**Task objective**
Each line of the data that includes the string "type" is to be copied out.

**Data block**
------------------------------
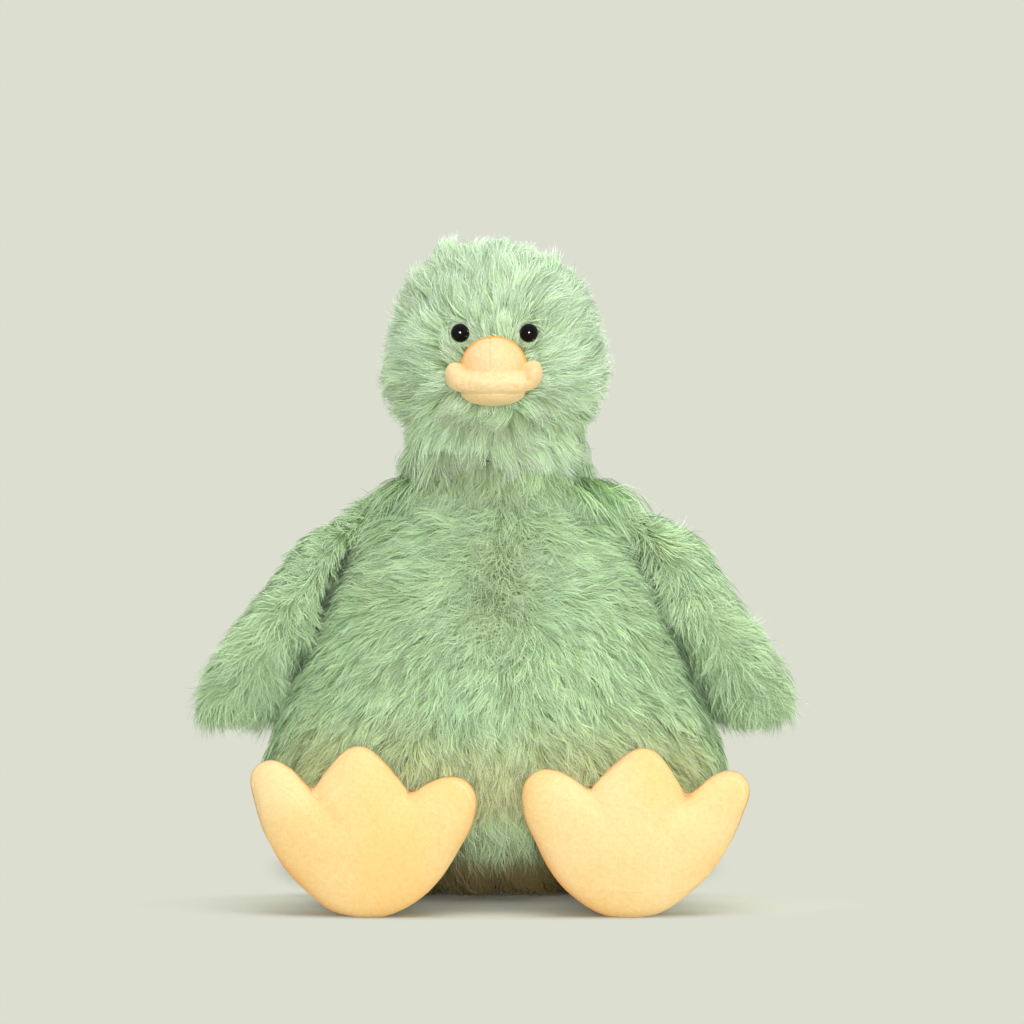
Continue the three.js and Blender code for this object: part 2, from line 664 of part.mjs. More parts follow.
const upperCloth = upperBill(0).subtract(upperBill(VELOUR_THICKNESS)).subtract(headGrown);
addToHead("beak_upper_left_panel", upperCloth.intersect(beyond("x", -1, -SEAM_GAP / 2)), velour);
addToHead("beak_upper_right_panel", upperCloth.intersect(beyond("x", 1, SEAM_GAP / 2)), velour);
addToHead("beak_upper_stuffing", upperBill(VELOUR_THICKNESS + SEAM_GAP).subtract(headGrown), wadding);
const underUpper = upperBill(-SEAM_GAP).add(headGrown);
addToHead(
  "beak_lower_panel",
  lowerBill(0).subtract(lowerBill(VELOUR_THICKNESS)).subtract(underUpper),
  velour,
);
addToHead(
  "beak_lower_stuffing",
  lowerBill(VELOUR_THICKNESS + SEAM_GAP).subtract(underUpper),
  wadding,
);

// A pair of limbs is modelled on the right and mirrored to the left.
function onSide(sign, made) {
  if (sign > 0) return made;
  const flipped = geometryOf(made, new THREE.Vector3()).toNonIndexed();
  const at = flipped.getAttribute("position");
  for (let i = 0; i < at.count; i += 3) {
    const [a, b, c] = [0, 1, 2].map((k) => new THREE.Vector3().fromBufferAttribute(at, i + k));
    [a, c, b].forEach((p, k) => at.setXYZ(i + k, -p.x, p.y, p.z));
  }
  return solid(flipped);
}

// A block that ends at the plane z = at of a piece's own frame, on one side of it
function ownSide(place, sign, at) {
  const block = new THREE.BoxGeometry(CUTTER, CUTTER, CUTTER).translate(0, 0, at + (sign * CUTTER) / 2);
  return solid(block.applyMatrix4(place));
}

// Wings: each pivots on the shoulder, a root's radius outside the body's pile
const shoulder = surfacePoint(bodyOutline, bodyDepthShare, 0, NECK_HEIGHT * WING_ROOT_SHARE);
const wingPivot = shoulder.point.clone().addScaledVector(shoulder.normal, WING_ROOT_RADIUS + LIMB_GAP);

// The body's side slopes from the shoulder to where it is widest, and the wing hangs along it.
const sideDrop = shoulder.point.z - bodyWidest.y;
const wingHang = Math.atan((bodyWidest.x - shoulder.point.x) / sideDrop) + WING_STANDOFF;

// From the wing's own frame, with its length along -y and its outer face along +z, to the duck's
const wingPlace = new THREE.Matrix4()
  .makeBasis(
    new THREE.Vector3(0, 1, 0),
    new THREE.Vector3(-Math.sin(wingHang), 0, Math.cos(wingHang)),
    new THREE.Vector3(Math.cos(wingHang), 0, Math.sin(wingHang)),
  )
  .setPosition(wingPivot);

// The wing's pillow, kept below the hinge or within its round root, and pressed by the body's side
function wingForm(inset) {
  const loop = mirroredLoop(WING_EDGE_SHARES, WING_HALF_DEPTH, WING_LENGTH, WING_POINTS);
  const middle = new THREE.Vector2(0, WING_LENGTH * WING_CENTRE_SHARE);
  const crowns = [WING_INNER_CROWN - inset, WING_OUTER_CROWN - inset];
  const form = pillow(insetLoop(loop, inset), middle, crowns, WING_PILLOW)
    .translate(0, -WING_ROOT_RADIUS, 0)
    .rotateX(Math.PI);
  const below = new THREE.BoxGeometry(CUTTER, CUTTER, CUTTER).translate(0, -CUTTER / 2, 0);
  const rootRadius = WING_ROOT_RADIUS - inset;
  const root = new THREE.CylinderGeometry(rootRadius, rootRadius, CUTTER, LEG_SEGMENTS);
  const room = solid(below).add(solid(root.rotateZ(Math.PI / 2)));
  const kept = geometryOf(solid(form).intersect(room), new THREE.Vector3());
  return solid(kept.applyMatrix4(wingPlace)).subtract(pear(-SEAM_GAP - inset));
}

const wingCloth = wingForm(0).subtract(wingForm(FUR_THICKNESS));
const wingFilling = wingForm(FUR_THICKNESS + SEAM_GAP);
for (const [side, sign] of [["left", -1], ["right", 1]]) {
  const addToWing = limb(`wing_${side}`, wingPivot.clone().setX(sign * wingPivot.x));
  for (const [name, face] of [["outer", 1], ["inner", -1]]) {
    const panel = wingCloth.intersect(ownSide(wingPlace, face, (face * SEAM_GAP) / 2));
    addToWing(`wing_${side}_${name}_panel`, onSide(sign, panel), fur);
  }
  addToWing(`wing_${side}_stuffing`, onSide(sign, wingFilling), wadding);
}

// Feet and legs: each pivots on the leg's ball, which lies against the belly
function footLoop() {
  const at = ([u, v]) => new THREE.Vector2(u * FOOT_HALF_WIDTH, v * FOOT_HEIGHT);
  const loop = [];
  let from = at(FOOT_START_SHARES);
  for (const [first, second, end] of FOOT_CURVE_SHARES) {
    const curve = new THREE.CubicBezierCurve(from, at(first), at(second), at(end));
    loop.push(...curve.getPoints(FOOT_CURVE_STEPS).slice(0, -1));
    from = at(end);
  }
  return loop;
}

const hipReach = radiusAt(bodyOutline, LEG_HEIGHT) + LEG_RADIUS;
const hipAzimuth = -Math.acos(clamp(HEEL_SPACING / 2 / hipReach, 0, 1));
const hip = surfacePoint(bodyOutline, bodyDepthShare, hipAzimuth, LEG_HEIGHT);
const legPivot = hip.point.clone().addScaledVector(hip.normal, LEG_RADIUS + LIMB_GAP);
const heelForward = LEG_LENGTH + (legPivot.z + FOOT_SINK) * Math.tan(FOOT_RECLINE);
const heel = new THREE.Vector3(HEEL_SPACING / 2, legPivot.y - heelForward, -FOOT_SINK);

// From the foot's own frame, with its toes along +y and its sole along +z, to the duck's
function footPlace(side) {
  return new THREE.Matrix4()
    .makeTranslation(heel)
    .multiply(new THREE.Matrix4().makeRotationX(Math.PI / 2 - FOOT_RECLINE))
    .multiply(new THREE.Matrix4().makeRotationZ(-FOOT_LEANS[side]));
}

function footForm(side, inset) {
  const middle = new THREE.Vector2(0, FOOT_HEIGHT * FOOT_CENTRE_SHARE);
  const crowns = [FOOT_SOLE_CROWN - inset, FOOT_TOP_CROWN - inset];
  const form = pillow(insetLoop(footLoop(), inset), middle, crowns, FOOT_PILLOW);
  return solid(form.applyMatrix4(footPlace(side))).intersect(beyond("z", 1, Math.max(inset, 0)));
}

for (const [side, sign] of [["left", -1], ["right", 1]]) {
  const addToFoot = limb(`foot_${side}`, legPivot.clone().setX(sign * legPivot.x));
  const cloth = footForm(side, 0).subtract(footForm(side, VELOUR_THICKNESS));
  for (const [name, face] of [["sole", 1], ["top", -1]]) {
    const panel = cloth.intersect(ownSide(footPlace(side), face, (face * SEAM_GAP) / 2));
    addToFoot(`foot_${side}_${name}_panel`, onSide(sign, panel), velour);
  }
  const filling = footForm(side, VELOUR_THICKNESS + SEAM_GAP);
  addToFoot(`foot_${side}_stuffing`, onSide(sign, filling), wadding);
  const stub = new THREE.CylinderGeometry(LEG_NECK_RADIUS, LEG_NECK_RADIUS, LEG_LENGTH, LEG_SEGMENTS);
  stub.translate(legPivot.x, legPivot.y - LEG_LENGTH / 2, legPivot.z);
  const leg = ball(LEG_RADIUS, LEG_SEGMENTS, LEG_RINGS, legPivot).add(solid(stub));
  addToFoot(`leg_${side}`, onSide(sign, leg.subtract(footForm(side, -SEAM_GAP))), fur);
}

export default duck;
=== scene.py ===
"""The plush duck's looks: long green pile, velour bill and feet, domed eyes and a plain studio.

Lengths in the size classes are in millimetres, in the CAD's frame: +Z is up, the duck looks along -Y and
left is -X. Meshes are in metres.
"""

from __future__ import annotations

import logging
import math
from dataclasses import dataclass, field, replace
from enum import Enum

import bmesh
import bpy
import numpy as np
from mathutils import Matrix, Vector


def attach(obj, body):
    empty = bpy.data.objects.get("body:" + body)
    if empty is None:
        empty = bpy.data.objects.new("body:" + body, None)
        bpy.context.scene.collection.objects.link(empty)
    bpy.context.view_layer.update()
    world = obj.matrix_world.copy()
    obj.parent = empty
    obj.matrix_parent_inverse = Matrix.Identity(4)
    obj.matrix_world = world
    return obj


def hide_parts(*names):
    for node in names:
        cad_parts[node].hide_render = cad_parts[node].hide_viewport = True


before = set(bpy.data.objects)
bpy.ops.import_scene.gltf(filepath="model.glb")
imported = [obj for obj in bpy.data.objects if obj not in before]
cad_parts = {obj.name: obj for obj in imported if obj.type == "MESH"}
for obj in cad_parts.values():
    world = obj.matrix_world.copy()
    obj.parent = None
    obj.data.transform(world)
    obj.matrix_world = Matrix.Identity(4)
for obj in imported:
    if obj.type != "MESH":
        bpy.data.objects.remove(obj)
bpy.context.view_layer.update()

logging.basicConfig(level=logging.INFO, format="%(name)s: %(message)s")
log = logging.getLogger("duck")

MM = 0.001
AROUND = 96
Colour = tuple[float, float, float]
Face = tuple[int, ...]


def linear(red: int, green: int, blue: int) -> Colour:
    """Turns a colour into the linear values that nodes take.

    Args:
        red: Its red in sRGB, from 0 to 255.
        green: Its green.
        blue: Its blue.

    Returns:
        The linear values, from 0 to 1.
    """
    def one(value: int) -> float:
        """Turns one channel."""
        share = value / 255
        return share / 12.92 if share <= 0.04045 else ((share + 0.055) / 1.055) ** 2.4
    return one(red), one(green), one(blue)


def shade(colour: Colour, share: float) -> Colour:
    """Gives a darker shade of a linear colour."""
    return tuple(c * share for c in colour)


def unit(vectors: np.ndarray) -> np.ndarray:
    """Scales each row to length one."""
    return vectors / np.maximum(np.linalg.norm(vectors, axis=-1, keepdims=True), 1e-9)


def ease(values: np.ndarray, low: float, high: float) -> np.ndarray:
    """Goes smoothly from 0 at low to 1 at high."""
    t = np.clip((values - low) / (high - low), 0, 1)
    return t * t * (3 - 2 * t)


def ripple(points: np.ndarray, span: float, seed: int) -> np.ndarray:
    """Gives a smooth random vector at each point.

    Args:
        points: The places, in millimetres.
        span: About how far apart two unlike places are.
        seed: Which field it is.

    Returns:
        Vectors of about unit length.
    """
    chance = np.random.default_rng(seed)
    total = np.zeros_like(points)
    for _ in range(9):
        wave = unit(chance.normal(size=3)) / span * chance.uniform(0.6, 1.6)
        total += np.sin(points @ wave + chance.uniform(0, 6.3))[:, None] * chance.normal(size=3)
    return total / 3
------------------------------
**The reply**
cad_parts = {obj.name: obj for obj in imported if obj.type == "MESH"}
    if obj.type != "MESH":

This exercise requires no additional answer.